Abstract

This paper presents two models that use interval type-2 fuzzy sets (IT2 FSs) for representing the meaning of words that refer to emotions. In the first model, the meaning of an emotion word is represented by IT2 FSs on valence, activation, and dominance scales. In the second model, the meaning of an emotion word is represented by answers to an open-ended set of questions from the game of Emotion Twenty Questions (EMO20Q). The notion of meaning in the two proposed models is made explicit using the Frege an framework of extensional and intensional components of meaning. Inter- and intra-subject uncertainty is captured by using IT2 FSs learned from interval approach surveys. Similarity and subsethood operators are used for comparing the meaning of pairs of words. For the first model, we apply similarity and subsethood operators for the task of translating one emotional vocabulary, represented as a computing with words (CWW) codebook, to another.

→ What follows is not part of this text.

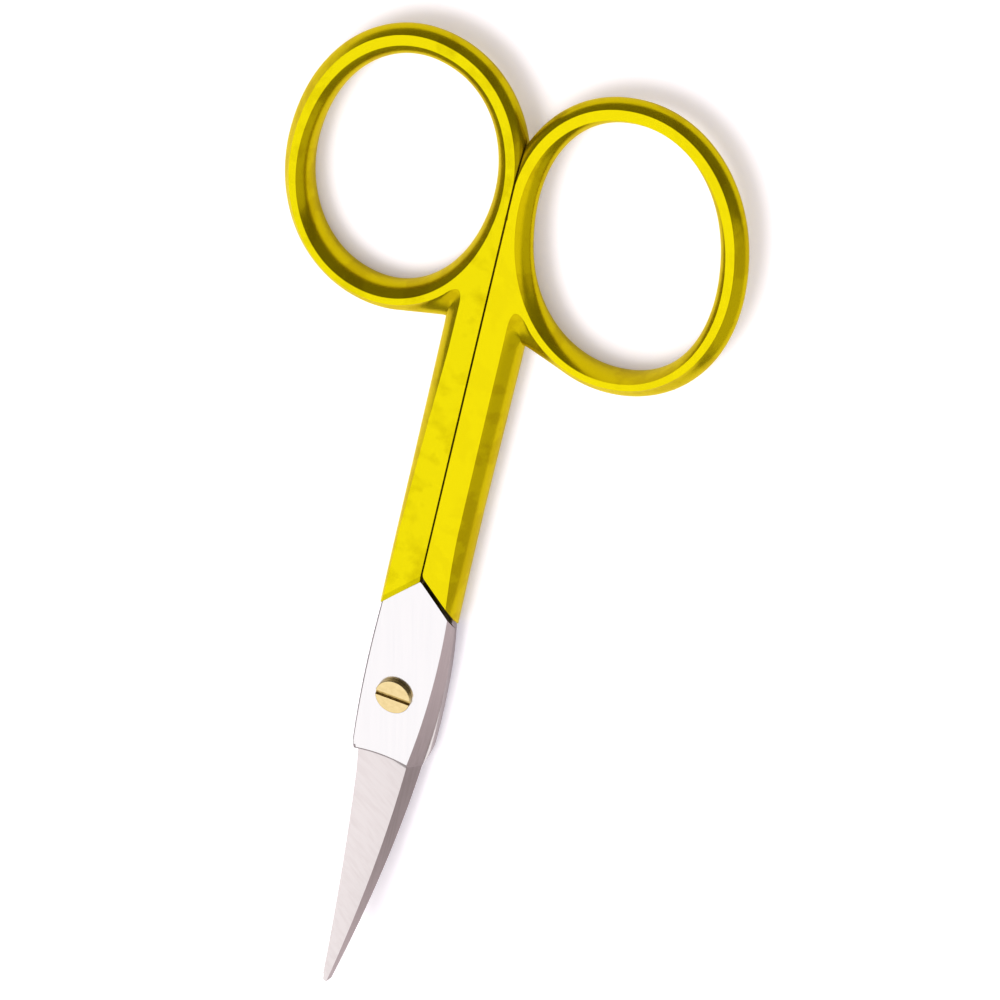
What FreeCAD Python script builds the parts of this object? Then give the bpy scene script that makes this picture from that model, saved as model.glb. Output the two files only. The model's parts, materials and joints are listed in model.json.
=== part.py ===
"""Small curved embroidery scissors: two forged halves that cross at one slotted screw.

Millimetres, +Z up, lying closed on the table plane z = 0.  X runs across the pair, +Y runs
towards the finger rings and the tips point along -Y and curl upwards.  The sketches are drawn
about the pivot, at x = 0, y = 0; every body is then shifted along Y by the same amount, so that
the origin of the finished part is the middle of its footprint.

Each half is one forging.  It is given as two solids that meet face to face at the line where
its coating ends: a coated handle (ring and shank) and a bare steel blade (joint leaf and blade).
The upper half has the left ring and the lower half, which holds the screw, has the right one.
"""
import FreeCAD, Part
import os
import re
import Sketcher
from FreeCAD import Vector

SIZES = [
    # handles: rings and shanks
    ("handle_thickness", 3.4, "ring and shank, table side to top"),
    ("ring_center_x", 9.0, "ring centre from the seam"),
    ("ring_center_y", 46.6, "ring centre from the pivot"),
    ("ring_tilt", 10.4, "lean of each ring's long axis towards the seam, degrees"),
    ("finger_half_width", 7.25, "finger hole, half its short axis"),
    ("finger_half_length", 9.5, "finger hole, half its long axis"),
    ("finger_end_radius", 6.0, "finger hole, radius of its two ends"),
    ("ring_wall", 2.5, "width of the ring's section, hole to outside"),
    ("ring_edge_round", 0.95, "rounding of the ring's four edges"),
    ("shank_half_width", 3.3, "seam to the outer side of a shank"),
    ("shank_edge_round", 0.9, "rounding of the shank's two outer edges"),
    ("seam_gap", 0.12, "gap between the closed shanks"),
    # where the shanks end and the joint begins
    ("apex_y", 12.8, "top of the V where the seam ends, from the pivot"),
    ("shoulder_slope", 1.05, "fall of each shoulder per unit of width"),
    ("shoulder_gap", 0.22, "clearance between a shoulder and the other half's leaf"),
    ("joint_step", 0.35, "handle's face down to the leaf's outer face"),
    # joint leaves: the flat stretch where the two halves lie on each other
    ("leaf_gap", 0.06, "clearance between the two halves"),
    ("heel_y", 7.0, "pivot to the end of the leaves, towards the tips"),
    ("heel_corner", 0.5, "corner taken off the heel on the cutting side"),
    ("spine_draft", 0.6, "lean of the spine side, inner face to outer face"),
    ("upper_edge_side", 2.85, "upper leaf, seam to its cutting side"),
    ("lower_edge_side", 3.3, "lower leaf, seam to its cutting side"),
    ("upper_spine_side", 3.6, "upper leaf, seam to its spine side at the shoulder"),
    ("lower_spine_side", 3.25, "lower leaf, seam to its spine side at the shoulder"),
    ("upper_spine_radius", 50.0, "bow of the upper leaf's spine side"),
    ("lower_spine_radius", 120.0, "bow of the lower leaf's spine side"),
    # blades
    ("blade_reach", 30.7, "pivot to the tips"),
    ("curl_start", 6.5, "distance from the pivot where the blades begin to curl up"),
    ("curl_radius", 85.0, "radius of the curl"),
    ("spine_thickness_heel", 1.1, "blade thickness at the spine, heel"),
    ("spine_thickness_tip", 0.5, "blade thickness at the spine, tip"),
    ("edge_thickness", 0.2, "land left at the cutting edge"),
    ("upper_edge_heel", 2.7, "upper blade, seam to the cutting edge at the heel"),
    ("lower_edge_heel", 2.7, "lower blade, seam to the cutting edge at the heel"),
    ("upper_spine_heel", 2.55, "upper blade, seam to the spine's outer corner at the heel"),
    ("lower_spine_heel", 2.0, "lower blade, seam to the spine's outer corner at the heel"),
    ("spine_bow", 0.3, "how far the spine bows out between heel and tip"),
    ("tip_lean", 0.5, "offset of both tips from the seam"),
    ("tip_half_width", 0.3, "half the width of each blunt tip"),
    # pivot screw
    ("screw_diameter", 2.0, "screw below its head"),
    ("screw_running_fit", 0.03, "radial clearance in the upper leaf"),
    ("screw_thread_fit", 0.01, "radial clearance in the lower leaf"),
    ("head_diameter", 3.3, "screw head"),
    ("head_height", 0.62, "screw head, seat to top"),
    ("head_seat_gap", 0.03, "clearance below the head"),
    ("head_edge_round", 0.12, "rounding of the head's rim"),
    ("slot_width", 0.36, "driver slot"),
    ("slot_depth", 0.35, "driver slot"),
    ("slot_angle", 3.1, "slot, turned from X, degrees"),
]
SIZE_NAME = re.compile(r"\b(" + "|".join(alias for alias, _, _ in SIZES) + r")\b")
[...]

This act of translation is shown to be an example of CWW that is extended to use the three scales of valence, activation, and dominance to represent a single variable. We experimentally evaluate the use of the first model for translations and mappings between vocabularies. Accuracy is high when using a small emotion vocabulary as an output, but performance decreases when the output vocabulary is larger. The second model was devised to deal with larger emotion vocabularies, but presents interesting technical challenges in that the set of scales underlying two different emotion words may not be the same. We evaluate the second model by comparing it with results from a single-slider survey. We discuss the theoretical insights that the two models allow and the advantages and disadvantages of each.